» **OBJECTIVE**
Please give the listing again, word for word, with nothing left out.

────────────────────────────────────────

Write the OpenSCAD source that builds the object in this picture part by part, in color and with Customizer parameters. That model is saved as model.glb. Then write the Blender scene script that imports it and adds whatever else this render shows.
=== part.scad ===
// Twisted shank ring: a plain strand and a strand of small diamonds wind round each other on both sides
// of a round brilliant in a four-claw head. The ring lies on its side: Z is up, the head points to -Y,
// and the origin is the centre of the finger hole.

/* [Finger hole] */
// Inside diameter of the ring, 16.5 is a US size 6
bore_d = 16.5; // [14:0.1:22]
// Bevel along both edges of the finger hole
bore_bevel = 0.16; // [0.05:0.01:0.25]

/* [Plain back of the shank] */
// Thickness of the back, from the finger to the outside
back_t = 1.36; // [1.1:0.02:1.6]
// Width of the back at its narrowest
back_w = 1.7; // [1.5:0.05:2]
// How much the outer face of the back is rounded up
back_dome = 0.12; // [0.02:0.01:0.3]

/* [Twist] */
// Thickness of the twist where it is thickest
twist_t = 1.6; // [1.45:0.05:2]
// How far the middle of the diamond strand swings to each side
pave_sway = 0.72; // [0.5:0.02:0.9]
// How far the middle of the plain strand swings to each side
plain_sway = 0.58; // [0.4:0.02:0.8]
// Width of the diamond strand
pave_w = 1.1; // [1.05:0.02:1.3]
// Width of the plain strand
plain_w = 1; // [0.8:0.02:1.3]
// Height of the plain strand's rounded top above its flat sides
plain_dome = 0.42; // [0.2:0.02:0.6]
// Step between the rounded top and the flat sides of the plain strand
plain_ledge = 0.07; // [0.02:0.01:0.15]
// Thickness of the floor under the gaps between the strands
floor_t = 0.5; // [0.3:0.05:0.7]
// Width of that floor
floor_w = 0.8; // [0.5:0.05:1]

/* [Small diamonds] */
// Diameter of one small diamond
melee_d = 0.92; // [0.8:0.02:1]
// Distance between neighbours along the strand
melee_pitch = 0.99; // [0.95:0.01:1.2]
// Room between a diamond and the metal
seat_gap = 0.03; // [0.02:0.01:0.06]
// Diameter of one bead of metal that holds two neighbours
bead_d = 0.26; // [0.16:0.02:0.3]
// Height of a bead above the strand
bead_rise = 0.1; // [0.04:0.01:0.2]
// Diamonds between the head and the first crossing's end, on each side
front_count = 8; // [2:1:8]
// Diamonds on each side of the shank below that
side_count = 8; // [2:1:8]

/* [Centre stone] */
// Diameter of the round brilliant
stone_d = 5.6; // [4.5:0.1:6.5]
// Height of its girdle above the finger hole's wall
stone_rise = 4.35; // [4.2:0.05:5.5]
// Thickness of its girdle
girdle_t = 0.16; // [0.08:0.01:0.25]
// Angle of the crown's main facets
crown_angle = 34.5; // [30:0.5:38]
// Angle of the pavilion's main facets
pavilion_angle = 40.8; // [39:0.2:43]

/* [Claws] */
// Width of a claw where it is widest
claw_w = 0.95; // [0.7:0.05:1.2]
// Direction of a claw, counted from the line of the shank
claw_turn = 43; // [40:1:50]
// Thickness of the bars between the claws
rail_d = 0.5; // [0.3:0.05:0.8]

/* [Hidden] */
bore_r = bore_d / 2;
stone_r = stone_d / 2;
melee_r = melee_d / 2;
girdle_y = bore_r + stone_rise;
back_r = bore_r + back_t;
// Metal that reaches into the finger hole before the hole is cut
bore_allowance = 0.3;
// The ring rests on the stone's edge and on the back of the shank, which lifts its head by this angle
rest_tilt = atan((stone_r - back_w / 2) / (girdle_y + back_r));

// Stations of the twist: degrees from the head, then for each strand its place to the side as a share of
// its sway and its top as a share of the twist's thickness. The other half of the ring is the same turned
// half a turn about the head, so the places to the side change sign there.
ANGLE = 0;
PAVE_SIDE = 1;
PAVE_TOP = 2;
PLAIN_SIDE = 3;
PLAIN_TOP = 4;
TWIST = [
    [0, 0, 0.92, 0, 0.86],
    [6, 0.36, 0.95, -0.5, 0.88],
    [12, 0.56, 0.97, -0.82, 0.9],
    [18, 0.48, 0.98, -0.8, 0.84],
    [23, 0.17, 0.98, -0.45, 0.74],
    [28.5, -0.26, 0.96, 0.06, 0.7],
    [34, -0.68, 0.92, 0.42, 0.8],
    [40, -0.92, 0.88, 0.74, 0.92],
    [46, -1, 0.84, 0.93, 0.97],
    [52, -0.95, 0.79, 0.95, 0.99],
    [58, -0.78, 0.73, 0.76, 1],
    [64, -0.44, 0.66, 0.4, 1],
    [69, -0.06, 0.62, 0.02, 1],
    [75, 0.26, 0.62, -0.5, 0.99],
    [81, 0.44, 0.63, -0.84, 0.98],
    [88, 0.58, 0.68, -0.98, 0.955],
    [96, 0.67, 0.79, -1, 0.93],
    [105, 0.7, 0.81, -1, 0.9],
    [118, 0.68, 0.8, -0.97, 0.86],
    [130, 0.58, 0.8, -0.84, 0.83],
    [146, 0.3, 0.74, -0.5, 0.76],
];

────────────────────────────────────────

» **RESPONSE TO THE EXERCISE**
Write the OpenSCAD source that builds the object in this picture part by part, in color and with Customizer parameters. That model is saved as model.glb. Then write the Blender scene script that imports it and adds whatever else this render shows.
=== part.scad ===
// Twisted shank ring: a plain strand and a strand of small diamonds wind round each other on both sides
// of a round brilliant in a four-claw head. The ring lies on its side: Z is up, the head points to -Y,
// and the origin is the centre of the finger hole.

/* [Finger hole] */
// Inside diameter of the ring, 16.5 is a US size 6
bore_d = 16.5; // [14:0.1:22]
// Bevel along both edges of the finger hole
bore_bevel = 0.16; // [0.05:0.01:0.25]

/* [Plain back of the shank] */
// Thickness of the back, from the finger to the outside
back_t = 1.36; // [1.1:0.02:1.6]
// Width of the back at its narrowest
back_w = 1.7; // [1.5:0.05:2]
// How much the outer face of the back is rounded up
back_dome = 0.12; // [0.02:0.01:0.3]

/* [Twist] */
// Thickness of the twist where it is thickest
twist_t = 1.6; // [1.45:0.05:2]
// How far the middle of the diamond strand swings to each side
pave_sway = 0.72; // [0.5:0.02:0.9]
// How far the middle of the plain strand swings to each side
plain_sway = 0.58; // [0.4:0.02:0.8]
// Width of the diamond strand
pave_w = 1.1; // [1.05:0.02:1.3]
// Width of the plain strand
plain_w = 1; // [0.8:0.02:1.3]
// Height of the plain strand's rounded top above its flat sides
plain_dome = 0.42; // [0.2:0.02:0.6]
// Step between the rounded top and the flat sides of the plain strand
plain_ledge = 0.07; // [0.02:0.01:0.15]
// Thickness of the floor under the gaps between the strands
floor_t = 0.5; // [0.3:0.05:0.7]
// Width of that floor
floor_w = 0.8; // [0.5:0.05:1]

/* [Small diamonds] */
// Diameter of one small diamond
melee_d = 0.92; // [0.8:0.02:1]
// Distance between neighbours along the strand
melee_pitch = 0.99; // [0.95:0.01:1.2]
// Room between a diamond and the metal
seat_gap = 0.03; // [0.02:0.01:0.06]
// Diameter of one bead of metal that holds two neighbours
bead_d = 0.26; // [0.16:0.02:0.3]
// Height of a bead above the strand
bead_rise = 0.1; // [0.04:0.01:0.2]
// Diamonds between the head and the first crossing's end, on each side
front_count = 8; // [2:1:8]
// Diamonds on each side of the shank below that
side_count = 8; // [2:1:8]

/* [Centre stone] */
// Diameter of the round brilliant
stone_d = 5.6; // [4.5:0.1:6.5]
// Height of its girdle above the finger hole's wall
stone_rise = 4.35; // [4.2:0.05:5.5]
// Thickness of its girdle
girdle_t = 0.16; // [0.08:0.01:0.25]
// Angle of the crown's main facets
crown_angle = 34.5; // [30:0.5:38]
// Angle of the pavilion's main facets
pavilion_angle = 40.8; // [39:0.2:43]

/* [Claws] */
// Width of a claw where it is widest
claw_w = 0.95; // [0.7:0.05:1.2]
// Direction of a claw, counted from the line of the shank
claw_turn = 43; // [40:1:50]
// Thickness of the bars between the claws
rail_d = 0.5; // [0.3:0.05:0.8]

/* [Hidden] */
bore_r = bore_d / 2;
stone_r = stone_d / 2;
melee_r = melee_d / 2;
girdle_y = bore_r + stone_rise;
back_r = bore_r + back_t;
// Metal that reaches into the finger hole before the hole is cut
bore_allowance = 0.3;
// The ring rests on the stone's edge and on the back of the shank, which lifts its head by this angle
rest_tilt = atan((stone_r - back_w / 2) / (girdle_y + back_r));

// Stations of the twist: degrees from the head, then for each strand its place to the side as a share of
// its sway and its top as a share of the twist's thickness. The other half of the ring is the same turned
// half a turn about the head, so the places to the side change sign there.
ANGLE = 0;
PAVE_SIDE = 1;
PAVE_TOP = 2;
PLAIN_SIDE = 3;
PLAIN_TOP = 4;
TWIST = [
    [0, 0, 0.92, 0, 0.86],
    [6, 0.36, 0.95, -0.5, 0.88],
    [12, 0.56, 0.97, -0.82, 0.9],
    [18, 0.48, 0.98, -0.8, 0.84],
    [23, 0.17, 0.98, -0.45, 0.74],
    [28.5, -0.26, 0.96, 0.06, 0.7],
    [34, -0.68, 0.92, 0.42, 0.8],
    [40, -0.92, 0.88, 0.74, 0.92],
    [46, -1, 0.84, 0.93, 0.97],
    [52, -0.95, 0.79, 0.95, 0.99],
    [58, -0.78, 0.73, 0.76, 1],
    [64, -0.44, 0.66, 0.4, 1],
    [69, -0.06, 0.62, 0.02, 1],
    [75, 0.26, 0.62, -0.5, 0.99],
    [81, 0.44, 0.63, -0.84, 0.98],
    [88, 0.58, 0.68, -0.98, 0.955],
    [96, 0.67, 0.79, -1, 0.93],
    [105, 0.7, 0.81, -1, 0.9],
    [118, 0.68, 0.8, -0.97, 0.86],
    [130, 0.58, 0.8, -0.84, 0.83],
    [146, 0.3, 0.74, -0.5, 0.76],
];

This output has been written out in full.